Proving that the line of intersection between two planes has a direction vector perpendicular to both of the lines.

Question

Assume two arbitrary planes are non-parallel then the cross product of the respective normal give us the direction vector of the line through their intersection. I look for a geometric/ algebraic proof for why that must be the condition.

Answer 1

Let $e$ be the intersection line of planes $P_1$ and $P_2$, and let their normals be $n_1$ and $n_2$.

Then $n_1$ is perpendicular to all lines of $P_1$, in particular, to $e$. Similarly, $n_2$ is perpendicular to $e$.

Hence, the direction of $e$ can be obtained as a vector orthogonal to both $n_1$ and $n_2$, which means (a scalar multiple of) $n_1\times n_2$.

To actually find $e$, we also need a point on $e$ (i.e. we have to identify one point -anyhow- which lies on both planes $P_1$ and $P_2$).

Answer 2

We have two non-parallel planes $\mathscr{P}_1$ and $\mathscr{P}_2$ with normal vectors $\mathbf{n}_1$ and $\mathbf{n}_2$ respectively. Let $\mathscr{L}$ be the line of intersection of $\mathscr{P}_1$ and $\mathscr{P}_2$.

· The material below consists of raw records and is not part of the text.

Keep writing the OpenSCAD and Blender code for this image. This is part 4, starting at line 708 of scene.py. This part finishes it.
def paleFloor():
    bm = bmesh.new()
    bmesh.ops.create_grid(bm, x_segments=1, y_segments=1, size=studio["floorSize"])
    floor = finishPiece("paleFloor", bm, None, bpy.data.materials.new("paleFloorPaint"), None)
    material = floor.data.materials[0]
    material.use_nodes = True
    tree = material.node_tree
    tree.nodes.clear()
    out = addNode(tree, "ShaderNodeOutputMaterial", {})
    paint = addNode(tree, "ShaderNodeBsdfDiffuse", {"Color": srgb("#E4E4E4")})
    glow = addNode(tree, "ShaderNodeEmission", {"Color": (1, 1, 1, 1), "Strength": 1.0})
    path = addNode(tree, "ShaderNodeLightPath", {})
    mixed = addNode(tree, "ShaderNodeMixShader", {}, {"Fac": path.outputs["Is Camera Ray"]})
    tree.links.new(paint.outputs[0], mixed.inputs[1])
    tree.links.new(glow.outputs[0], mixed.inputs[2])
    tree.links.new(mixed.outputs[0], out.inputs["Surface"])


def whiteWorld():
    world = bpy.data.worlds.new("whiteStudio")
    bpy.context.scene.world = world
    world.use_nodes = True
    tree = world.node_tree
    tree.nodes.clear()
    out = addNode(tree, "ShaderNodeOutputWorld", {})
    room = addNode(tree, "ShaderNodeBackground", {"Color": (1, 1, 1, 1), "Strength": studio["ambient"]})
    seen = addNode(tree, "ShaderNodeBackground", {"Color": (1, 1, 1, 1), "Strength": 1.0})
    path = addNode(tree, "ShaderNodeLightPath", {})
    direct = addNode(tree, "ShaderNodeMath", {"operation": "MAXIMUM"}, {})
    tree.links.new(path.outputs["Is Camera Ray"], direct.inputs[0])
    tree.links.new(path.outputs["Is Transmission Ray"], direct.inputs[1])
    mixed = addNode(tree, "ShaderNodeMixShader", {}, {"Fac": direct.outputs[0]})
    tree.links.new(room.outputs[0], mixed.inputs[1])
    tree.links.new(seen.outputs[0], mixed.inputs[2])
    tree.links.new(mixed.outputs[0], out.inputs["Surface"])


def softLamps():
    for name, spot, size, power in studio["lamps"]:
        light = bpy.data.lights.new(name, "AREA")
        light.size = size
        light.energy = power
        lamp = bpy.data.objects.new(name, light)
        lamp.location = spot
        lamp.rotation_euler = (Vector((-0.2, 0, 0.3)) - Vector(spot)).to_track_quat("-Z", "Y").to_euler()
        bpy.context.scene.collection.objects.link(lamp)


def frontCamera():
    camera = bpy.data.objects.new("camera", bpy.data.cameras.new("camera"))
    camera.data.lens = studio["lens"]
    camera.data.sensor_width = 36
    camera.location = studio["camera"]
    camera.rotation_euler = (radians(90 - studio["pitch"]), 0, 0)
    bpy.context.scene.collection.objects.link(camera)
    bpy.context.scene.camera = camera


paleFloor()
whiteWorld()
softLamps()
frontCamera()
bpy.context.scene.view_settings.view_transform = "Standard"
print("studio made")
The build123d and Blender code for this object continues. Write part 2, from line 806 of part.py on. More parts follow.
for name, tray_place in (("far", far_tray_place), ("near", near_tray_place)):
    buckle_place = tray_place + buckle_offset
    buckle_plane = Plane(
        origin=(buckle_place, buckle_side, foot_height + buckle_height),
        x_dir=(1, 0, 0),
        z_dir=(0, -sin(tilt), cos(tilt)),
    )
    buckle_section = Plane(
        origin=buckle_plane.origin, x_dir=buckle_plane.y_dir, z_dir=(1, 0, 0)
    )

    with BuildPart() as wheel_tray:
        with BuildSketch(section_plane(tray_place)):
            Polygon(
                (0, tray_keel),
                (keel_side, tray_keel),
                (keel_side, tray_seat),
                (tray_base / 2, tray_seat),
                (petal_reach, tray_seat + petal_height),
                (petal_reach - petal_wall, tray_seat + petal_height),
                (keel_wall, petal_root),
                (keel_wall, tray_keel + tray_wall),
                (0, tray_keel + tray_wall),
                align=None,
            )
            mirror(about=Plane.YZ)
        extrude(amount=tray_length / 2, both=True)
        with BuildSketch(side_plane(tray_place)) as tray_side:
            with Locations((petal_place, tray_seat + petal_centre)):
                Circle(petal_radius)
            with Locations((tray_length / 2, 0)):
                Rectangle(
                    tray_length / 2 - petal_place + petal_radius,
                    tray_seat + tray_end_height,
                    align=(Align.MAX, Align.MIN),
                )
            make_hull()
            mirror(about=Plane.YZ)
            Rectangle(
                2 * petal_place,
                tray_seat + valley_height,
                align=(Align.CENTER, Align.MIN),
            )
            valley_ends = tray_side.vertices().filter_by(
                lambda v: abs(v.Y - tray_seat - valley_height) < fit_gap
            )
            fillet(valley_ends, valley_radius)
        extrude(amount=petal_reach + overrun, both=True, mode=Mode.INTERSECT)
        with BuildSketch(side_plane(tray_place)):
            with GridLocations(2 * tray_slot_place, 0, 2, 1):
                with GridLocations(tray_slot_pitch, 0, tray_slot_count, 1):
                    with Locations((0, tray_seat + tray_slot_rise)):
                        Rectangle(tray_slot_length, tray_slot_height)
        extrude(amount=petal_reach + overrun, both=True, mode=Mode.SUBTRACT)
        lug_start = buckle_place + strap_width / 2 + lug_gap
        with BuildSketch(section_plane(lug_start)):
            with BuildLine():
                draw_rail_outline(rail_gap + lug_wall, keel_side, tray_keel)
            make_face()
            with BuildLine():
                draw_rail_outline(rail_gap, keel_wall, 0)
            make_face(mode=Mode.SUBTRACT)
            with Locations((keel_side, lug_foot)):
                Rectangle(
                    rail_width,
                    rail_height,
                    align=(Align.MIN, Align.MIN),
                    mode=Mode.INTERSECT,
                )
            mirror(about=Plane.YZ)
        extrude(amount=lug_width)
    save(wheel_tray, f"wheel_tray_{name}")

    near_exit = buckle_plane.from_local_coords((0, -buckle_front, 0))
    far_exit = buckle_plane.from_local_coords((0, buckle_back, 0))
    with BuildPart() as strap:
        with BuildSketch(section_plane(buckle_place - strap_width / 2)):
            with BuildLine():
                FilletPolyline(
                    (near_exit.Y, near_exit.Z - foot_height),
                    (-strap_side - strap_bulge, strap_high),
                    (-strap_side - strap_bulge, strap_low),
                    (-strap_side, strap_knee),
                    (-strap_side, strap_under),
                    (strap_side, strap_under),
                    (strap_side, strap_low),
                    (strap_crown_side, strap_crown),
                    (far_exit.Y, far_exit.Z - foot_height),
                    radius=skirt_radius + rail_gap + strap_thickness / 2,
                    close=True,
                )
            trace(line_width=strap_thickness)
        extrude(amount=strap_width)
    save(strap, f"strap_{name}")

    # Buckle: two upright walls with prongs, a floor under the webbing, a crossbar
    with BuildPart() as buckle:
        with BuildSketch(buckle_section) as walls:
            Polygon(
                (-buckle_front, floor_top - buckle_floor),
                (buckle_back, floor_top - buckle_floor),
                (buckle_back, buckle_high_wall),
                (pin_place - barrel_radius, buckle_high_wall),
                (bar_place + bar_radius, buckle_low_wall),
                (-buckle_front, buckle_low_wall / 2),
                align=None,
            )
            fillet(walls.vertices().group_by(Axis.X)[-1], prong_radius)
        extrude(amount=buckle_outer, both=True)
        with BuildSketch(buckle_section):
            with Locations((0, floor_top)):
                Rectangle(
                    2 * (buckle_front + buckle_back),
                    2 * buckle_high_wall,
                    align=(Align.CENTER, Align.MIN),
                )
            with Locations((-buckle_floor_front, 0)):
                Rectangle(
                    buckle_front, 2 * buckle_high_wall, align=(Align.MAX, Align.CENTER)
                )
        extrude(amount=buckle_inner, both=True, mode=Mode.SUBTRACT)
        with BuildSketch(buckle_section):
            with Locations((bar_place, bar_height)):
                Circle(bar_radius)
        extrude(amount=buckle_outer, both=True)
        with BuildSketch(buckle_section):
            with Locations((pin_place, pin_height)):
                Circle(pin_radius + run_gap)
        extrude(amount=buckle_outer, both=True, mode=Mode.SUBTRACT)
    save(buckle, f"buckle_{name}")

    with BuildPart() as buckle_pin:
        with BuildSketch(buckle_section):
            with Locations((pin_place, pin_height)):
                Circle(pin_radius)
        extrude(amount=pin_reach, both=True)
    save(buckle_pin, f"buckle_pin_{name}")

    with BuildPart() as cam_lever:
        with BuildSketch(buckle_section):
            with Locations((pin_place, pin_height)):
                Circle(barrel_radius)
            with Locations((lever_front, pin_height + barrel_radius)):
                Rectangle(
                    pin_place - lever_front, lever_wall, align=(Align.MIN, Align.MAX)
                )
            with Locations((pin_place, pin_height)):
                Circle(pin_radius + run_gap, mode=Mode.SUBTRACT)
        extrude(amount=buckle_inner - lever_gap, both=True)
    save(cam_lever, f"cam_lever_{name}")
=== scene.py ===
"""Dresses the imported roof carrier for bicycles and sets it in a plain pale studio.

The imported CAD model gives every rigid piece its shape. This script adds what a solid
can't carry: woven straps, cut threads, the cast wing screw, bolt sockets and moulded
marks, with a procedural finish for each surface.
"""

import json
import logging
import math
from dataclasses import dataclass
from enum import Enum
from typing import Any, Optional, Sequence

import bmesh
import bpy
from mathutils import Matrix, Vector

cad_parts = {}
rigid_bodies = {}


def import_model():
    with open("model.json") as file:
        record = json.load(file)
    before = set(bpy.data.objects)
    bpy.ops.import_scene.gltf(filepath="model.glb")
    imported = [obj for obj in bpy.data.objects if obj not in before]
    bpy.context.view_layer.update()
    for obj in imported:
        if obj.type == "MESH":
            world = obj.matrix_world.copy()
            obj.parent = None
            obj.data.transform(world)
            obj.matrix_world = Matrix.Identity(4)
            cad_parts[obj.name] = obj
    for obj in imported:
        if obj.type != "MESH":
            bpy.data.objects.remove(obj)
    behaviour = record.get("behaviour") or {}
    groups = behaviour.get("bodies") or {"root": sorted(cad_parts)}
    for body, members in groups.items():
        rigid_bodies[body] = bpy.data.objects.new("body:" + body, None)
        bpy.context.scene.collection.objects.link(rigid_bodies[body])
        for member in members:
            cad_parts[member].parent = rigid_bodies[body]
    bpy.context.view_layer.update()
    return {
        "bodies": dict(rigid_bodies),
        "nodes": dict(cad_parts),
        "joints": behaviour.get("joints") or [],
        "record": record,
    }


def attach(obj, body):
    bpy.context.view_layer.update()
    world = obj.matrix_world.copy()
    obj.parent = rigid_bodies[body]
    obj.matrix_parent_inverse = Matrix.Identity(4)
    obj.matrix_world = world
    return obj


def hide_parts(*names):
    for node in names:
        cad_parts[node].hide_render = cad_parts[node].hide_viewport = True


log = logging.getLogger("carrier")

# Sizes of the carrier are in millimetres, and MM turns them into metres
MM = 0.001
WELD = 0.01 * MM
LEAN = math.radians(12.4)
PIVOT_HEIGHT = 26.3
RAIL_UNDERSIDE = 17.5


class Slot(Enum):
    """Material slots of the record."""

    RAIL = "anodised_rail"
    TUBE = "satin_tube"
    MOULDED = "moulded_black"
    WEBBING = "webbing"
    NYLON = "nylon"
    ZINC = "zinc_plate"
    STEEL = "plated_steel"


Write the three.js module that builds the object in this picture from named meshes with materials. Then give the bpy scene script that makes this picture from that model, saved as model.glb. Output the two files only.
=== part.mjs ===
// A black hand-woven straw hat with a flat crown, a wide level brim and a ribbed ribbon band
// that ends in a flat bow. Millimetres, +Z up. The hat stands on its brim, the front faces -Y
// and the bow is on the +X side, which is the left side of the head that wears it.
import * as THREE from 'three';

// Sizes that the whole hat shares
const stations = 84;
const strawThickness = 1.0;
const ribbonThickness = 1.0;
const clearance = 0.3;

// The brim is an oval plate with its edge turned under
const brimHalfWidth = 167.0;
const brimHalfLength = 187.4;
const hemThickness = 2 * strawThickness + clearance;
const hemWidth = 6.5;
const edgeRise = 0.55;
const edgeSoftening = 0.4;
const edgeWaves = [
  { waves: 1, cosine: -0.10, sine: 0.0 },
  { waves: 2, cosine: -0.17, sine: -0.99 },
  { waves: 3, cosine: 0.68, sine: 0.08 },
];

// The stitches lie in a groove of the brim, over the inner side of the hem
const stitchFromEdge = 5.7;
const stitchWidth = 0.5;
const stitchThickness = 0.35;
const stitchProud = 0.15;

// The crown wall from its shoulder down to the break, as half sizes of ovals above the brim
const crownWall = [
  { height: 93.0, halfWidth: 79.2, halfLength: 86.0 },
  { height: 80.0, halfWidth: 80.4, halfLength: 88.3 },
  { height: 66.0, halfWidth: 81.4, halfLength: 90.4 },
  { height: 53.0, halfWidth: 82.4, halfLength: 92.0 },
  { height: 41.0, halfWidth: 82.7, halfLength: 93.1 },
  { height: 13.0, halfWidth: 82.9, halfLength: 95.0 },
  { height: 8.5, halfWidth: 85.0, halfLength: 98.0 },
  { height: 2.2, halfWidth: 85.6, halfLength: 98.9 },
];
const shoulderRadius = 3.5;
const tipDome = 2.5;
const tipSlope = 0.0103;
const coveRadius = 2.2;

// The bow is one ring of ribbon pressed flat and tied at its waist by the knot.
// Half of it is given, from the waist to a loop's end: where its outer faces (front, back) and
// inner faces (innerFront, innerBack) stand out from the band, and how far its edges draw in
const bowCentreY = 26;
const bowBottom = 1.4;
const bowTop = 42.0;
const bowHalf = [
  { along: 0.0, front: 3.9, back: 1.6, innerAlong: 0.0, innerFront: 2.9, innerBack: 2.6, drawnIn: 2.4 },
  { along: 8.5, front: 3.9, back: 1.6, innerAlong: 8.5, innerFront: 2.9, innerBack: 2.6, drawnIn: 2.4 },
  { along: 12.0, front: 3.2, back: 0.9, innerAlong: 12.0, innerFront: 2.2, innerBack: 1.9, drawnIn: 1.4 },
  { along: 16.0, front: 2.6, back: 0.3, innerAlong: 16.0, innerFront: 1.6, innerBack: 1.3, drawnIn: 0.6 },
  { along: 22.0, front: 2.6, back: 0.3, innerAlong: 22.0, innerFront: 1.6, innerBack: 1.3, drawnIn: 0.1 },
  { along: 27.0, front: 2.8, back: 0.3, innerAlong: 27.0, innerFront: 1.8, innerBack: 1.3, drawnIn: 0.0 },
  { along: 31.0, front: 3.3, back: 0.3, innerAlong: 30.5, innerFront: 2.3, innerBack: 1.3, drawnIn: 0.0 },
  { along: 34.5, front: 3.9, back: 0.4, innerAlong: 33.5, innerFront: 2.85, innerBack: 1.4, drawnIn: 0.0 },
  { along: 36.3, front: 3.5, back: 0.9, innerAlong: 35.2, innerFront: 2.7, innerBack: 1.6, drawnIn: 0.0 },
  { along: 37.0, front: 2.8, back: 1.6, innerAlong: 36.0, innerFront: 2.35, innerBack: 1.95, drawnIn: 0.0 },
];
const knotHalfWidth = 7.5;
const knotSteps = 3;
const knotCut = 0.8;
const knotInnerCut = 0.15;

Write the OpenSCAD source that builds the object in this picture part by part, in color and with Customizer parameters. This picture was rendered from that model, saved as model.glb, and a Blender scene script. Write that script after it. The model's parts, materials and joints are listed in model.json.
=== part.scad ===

Let $P_0$ be a point on $\mathscr{L}$ and suppose that $\mathbf{v}$ is a vector parallel to $\mathscr{L}$. Note that $\mathbf{v}$ is a vector in both $\mathscr{P}_1$ and $\mathscr{P}_2$. This means that $\mathbf{v}\cdot\mathbf{n}_1=0$ and $\mathbf{v}\cdot\mathbf{n}_2=0$. That is, $\mathbf{v}$ is a vector orthogonal to both $\mathbf{n}_1$ and $\mathbf{n}_2$. Hence $\mathbf{v}$ is parallel to the cross-product $\mathbf{u}=\mathbf{n}_1\times\mathbf{n}_2$.